Four Season's Healthcare Center, Inc. v. Linderkamp
2013 ND 159
| N.D. | 2013Background
- Earl and Ruth Linderkamp owned and farmed a quarter section; their son Elden farmed it and claimed an oral 1977 agreement with Earl that Elden would be reimbursed for improvements when the land was sold.
- In August 2006 Earl and Ruth executed a contract for deed conveying the land to Elden and Rita for a stated $50,000; in November 2006 they executed a warranty deed reciting $50,000 as "full consideration."
- Shortly after, the parents entered Four Season’s nursing home; their long‑term care bills thereafter remained unpaid and the parents later died (Ruth 2009, Earl 2010).
- Four Season’s sued to set aside the transfer as a fraudulent conveyance and to recover unpaid nursing home charges; the estates sued to rescind the conveyance for lack of capacity.

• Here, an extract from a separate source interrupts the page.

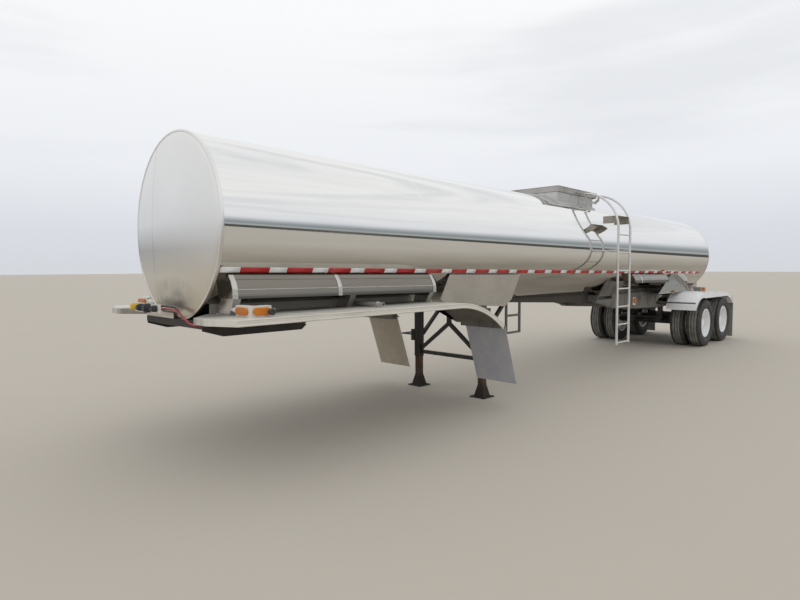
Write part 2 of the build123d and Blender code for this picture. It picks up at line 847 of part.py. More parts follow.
with BuildPart() as landing_feet:
    for side in (1, -1):
        spot = (along(leg_station), side * leg_half_track)
        with BuildSketch(Plane.XY.offset(foot_flare_top)):
            with Locations(spot):
                Rectangle(leg_inner, leg_inner)
        extrude(amount=leg_sleeve_bottom - foot_flare_top)
        with BuildSketch(Plane.XY):
            with Locations(spot):
                Rectangle(foot_side, foot_side)
        extrude(amount=foot_thickness)
        with BuildSketch(Plane.XY.offset(foot_thickness)):
            with Locations(spot):
                Rectangle(foot_side * 0.66, foot_side * 0.66)
        with BuildSketch(Plane.XY.offset(foot_flare_top)):
            with Locations(spot):
                Rectangle(leg_inner, leg_inner)
        loft()

finish(landing_feet.part, "landing_feet")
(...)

- After a bench trial the district court: found the conveyance was a void fraudulent transfer (insufficient consideration and impending insolvency), voided the deeds, authorized probate administration of the land, awarded Four Season’s recovery against Elden, and allowed Elden/Rita a net $45,000 claim against the estates.
- The Supreme Court affirmed the fraudulent transfer finding and rescission but reversed the portion of the judgment imposing sole personal liability on Elden for the nursing‑home bill without resolving potential liability of the other children under N.D.C.C. § 14‑09‑10, and remanded for further proceedings.
Issues
| Issue | Plaintiff's Argument | Defendant's Argument | Held |
|---|---|---|---|
| Was the conveyance a fraudulent transfer under N.D.C.C. § 13‑02.1‑04(1) (lack of reasonably equivalent value and impending insolvency)? | Four Season’s / estates: parents did not receive reasonably equivalent value; they were about to incur nursing‑home debts beyond ability to pay. | Elden/Rita: parents had sufficient resources; Elden provided $120–$130K in improvements as part of consideration. | Court: Affirmed fraudulent transfer — parents lacked reasonably equivalent value and were about to incur debts beyond ability to pay. |
| Could Elden prove an antecedent oral agreement/consideration (statute of frauds / parol evidence)? | Elden: prior oral agreement and improvements constituted additional consideration; deeds’ $50K did not reflect true consideration. | Four Season’s/estates: parol evidence/statute of frauds bar altering deed; no credible proof of oral agreement or large improvements. | Court: Parol evidence rule does not automatically bar proof of true consideration, but the district court properly admitted evidence and found Elden’s proof not credible; holdings on credibility upheld. |
| Did Elden actually make >$100,000 of improvements that would satisfy antecedent debt/value? | Elden: testified to $120–$130K of improvements. | Siblings/Four Season’s: disputed; testimony and records did not support that sum. | Court: District court’s adverse credibility finding was not clearly erroneous; no credible evidence of >$100K in improvements. |
| Personal liability of children under N.D.C.C. § 14‑09‑10 for parents’ nursing‑home debt — was Elden properly held solely liable? | Four Season’s: Elden should be liable (district court entered partial summary judgment earlier). | Elden/Rita: argued other children might share liability; district court prematurely made Elden solely liable. | Court: Reversed insofar as the judgment imposed sole personal liability on Elden without resolving other children’s potential liability; remanded for further proceedings on § 14‑09‑10. |
Key Cases Cited
- Baldus v. Mattern, 93 N.W.2d 144 (N.D. 1958) (statute of frauds does not apply where contract for deed is executed and delivered)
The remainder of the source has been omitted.